╭─ DATASET CONTENT
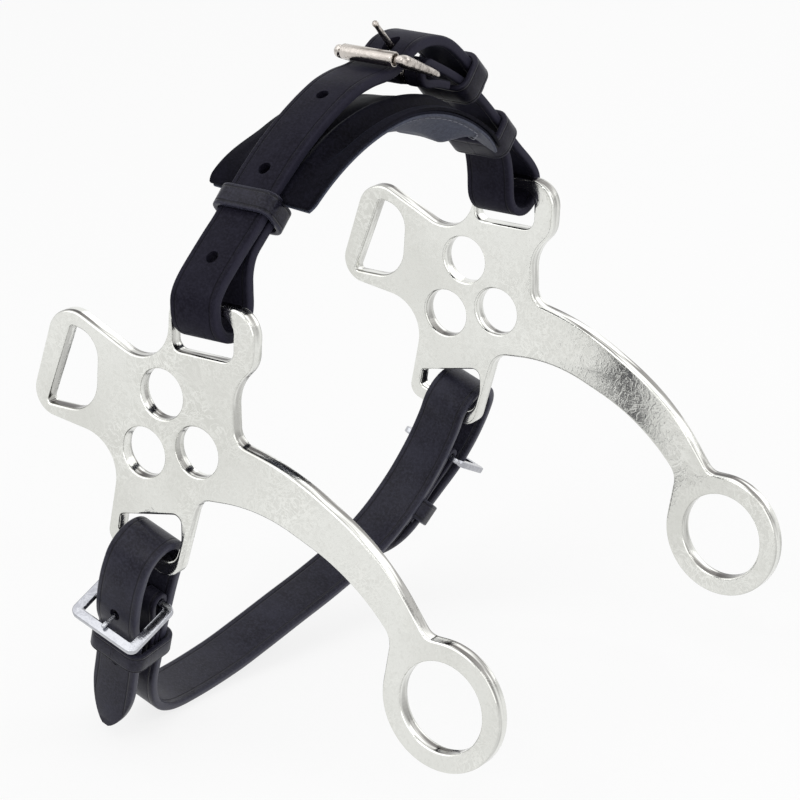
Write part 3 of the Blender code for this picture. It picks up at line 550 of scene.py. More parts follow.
def makeThread(name, colour):
    made, tree, shader = newMaterial(name)
    twist = noise(tree, objectPlace(tree), 2600, 2, 0.5)
    face = mixColour(tree, twist, tinted(colour, 0.6), tinted(colour, 1.3))
    tree.links.new(face, shader.inputs["Base Color"])
    addBump(tree, shader, twist, 0.00008, 1.0)
    shader.inputs["Roughness"].default_value = 0.6
    return made


navy = (0.0070, 0.0062, 0.0115)
bloom = (0.021, 0.0200, 0.032)
curbNavy = (0.0100, 0.0092, 0.0155)
curbBloom = (0.033, 0.033, 0.050)
padBlack = (0.0012, 0.0010, 0.0022)
looks = {
    "strap": makeLeather("navyStrap", navy, bloom, 0.46, 2.1, 8.5, shine=0.14),
    "curbStrap": makeLeather("navyCurbStrap", curbNavy, curbBloom, 0.34, 2.0, 8.0, shine=0.45),
    "keeper": makeLeather("navyKeeper", navy, curbBloom, 0.28, 1.2, 3.75, shine=0.45),
    "wideKeeper": makeLeather("navyWideKeeper", navy, bloom, 0.34, 1.4, 4.75, shine=0.35),
    "pad": makeLeather("padLeather", padBlack, (0.009, 0.0085, 0.0145), 0.50, bumpBy=0.00010, shine=0.06),
    "filler": makeLeather("padFiller", (0.009, 0.009, 0.015), (0.022, 0.023, 0.036), 0.60,
                          bumpBy=0.00012, shine=0.08),
    "lining": makeLeather("padLining", (0.034, 0.037, 0.056), (0.080, 0.088, 0.120), 0.50, bumpBy=0.00010),
    # the steel's last colour is the painted shade of the plate walls
    "steel": makeMetal("polishedSteel", (0.80, 0.805, 0.770), (0.61, 0.61, 0.57), 0.13, 0.9,
                       wallShadeColour=(0.050, 0.043, 0.041)),
    "nickel": makeMetal("nickelPlate", (0.64, 0.60, 0.56), (0.32, 0.28, 0.25), 0.20, 0.5, 1.6, 0.00005),
    "chrome": makeMetal("chromePlate", (0.52, 0.53, 0.56), (0.17, 0.17, 0.20), 0.14, 0.6),
    "thread": makeThread("waxedThread", (0.0075, 0.0070, 0.0115)),
    "paleThread": makeThread("paleThread", (0.150, 0.155, 0.190)),
}
print("materials made")


def dress(piece, look):
    piece.data.materials.clear()
    piece.data.materials.append(looks[look])
    return piece


def standIn(piece, body, node):
    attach(piece, body)
    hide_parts(node)


cheek = {
    "thickness": 5.0, "spread": 164.4, "edge": 0.85, "holeRadius": 8.0,
    "holes": ((0.0, 0.0), (-20.2, -4.1), (-12.9, 15.9)),
    "ring": (88.0, -61.0), "ringOuter": 20.6, "ringHole": 14.4, "ringLean": 10.4, "ringRise": 38.5,
    "noseSlotLeft": -8.35, "noseSlotRight": 14.35, "noseSlotFloor": 30.7, "noseSlotRoof": 44.3, "noseTop": 47.8,
    "curbTop": 2.95, "curbLow": -1.7, "curbSlotLeft": -17.1, "curbSlotRight": 4.9, "curbLeg": 3.6,
    "shankLeg": 2.6, "curbSlotHeight": 17.6, "curbLoopRise": 30.2,
    # the wall numbers set the plate walls' painted shade: the turn where it starts, its gain, its least share,
    # and the extra painted dark on faces that look up
    "wallTurn": 0.97, "wallGain": 1.25, "wallShade": 0.34, "wallUpShade": 0.60,
}


def curbSpot(across, up):
    # from the curb bench, out and up along its tilt, to the plate's own drawing
    return (curbBar[0] + across * cos(curbTilt) + up * sin(curbTilt),
            curbBar[1] - across * sin(curbTilt) + up * cos(curbTilt))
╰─
» **GIVEN TASK**:
Extract all lines as given.

» **EXPECTED ANSWER**:
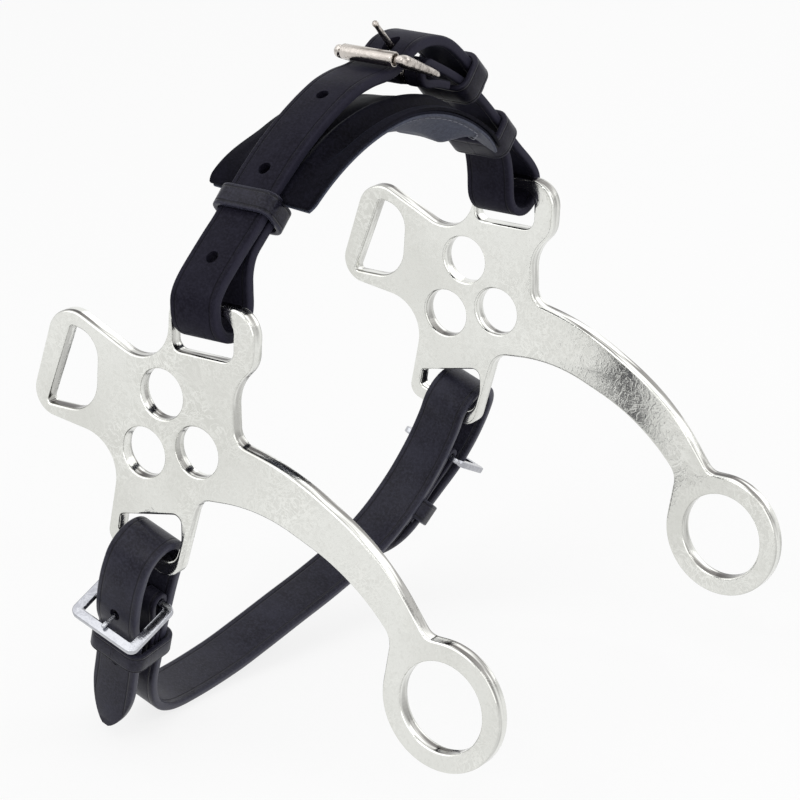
Write part 3 of the Blender code for this picture. It picks up at line 550 of scene.py. More parts follow.
def makeThread(name, colour):
    made, tree, shader = newMaterial(name)
    twist = noise(tree, objectPlace(tree), 2600, 2, 0.5)
    face = mixColour(tree, twist, tinted(colour, 0.6), tinted(colour, 1.3))
    tree.links.new(face, shader.inputs["Base Color"])
    addBump(tree, shader, twist, 0.00008, 1.0)
    shader.inputs["Roughness"].default_value = 0.6
    return made


navy = (0.0070, 0.0062, 0.0115)
bloom = (0.021, 0.0200, 0.032)
curbNavy = (0.0100, 0.0092, 0.0155)
curbBloom = (0.033, 0.033, 0.050)
padBlack = (0.0012, 0.0010, 0.0022)
looks = {
    "strap": makeLeather("navyStrap", navy, bloom, 0.46, 2.1, 8.5, shine=0.14),
    "curbStrap": makeLeather("navyCurbStrap", curbNavy, curbBloom, 0.34, 2.0, 8.0, shine=0.45),
    "keeper": makeLeather("navyKeeper", navy, curbBloom, 0.28, 1.2, 3.75, shine=0.45),
    "wideKeeper": makeLeather("navyWideKeeper", navy, bloom, 0.34, 1.4, 4.75, shine=0.35),
    "pad": makeLeather("padLeather", padBlack, (0.009, 0.0085, 0.0145), 0.50, bumpBy=0.00010, shine=0.06),
    "filler": makeLeather("padFiller", (0.009, 0.009, 0.015), (0.022, 0.023, 0.036), 0.60,
                          bumpBy=0.00012, shine=0.08),
    "lining": makeLeather("padLining", (0.034, 0.037, 0.056), (0.080, 0.088, 0.120), 0.50, bumpBy=0.00010),
    # the steel's last colour is the painted shade of the plate walls
    "steel": makeMetal("polishedSteel", (0.80, 0.805, 0.770), (0.61, 0.61, 0.57), 0.13, 0.9,
                       wallShadeColour=(0.050, 0.043, 0.041)),
    "nickel": makeMetal("nickelPlate", (0.64, 0.60, 0.56), (0.32, 0.28, 0.25), 0.20, 0.5, 1.6, 0.00005),
    "chrome": makeMetal("chromePlate", (0.52, 0.53, 0.56), (0.17, 0.17, 0.20), 0.14, 0.6),
    "thread": makeThread("waxedThread", (0.0075, 0.0070, 0.0115)),
    "paleThread": makeThread("paleThread", (0.150, 0.155, 0.190)),
}
print("materials made")


def dress(piece, look):
    piece.data.materials.clear()
    piece.data.materials.append(looks[look])
    return piece


def standIn(piece, body, node):
    attach(piece, body)
    hide_parts(node)


cheek = {
    "thickness": 5.0, "spread": 164.4, "edge": 0.85, "holeRadius": 8.0,
    "holes": ((0.0, 0.0), (-20.2, -4.1), (-12.9, 15.9)),
    "ring": (88.0, -61.0), "ringOuter": 20.6, "ringHole": 14.4, "ringLean": 10.4, "ringRise": 38.5,
    "noseSlotLeft": -8.35, "noseSlotRight": 14.35, "noseSlotFloor": 30.7, "noseSlotRoof": 44.3, "noseTop": 47.8,
    "curbTop": 2.95, "curbLow": -1.7, "curbSlotLeft": -17.1, "curbSlotRight": 4.9, "curbLeg": 3.6,
    "shankLeg": 2.6, "curbSlotHeight": 17.6, "curbLoopRise": 30.2,
    # the wall numbers set the plate walls' painted shade: the turn where it starts, its gain, its least share,
    # and the extra painted dark on faces that look up
    "wallTurn": 0.97, "wallGain": 1.25, "wallShade": 0.34, "wallUpShade": 0.60,
}


def curbSpot(across, up):
    # from the curb bench, out and up along its tilt, to the plate's own drawing
    return (curbBar[0] + across * cos(curbTilt) + up * sin(curbTilt),
            curbBar[1] - across * sin(curbTilt) + up * cos(curbTilt))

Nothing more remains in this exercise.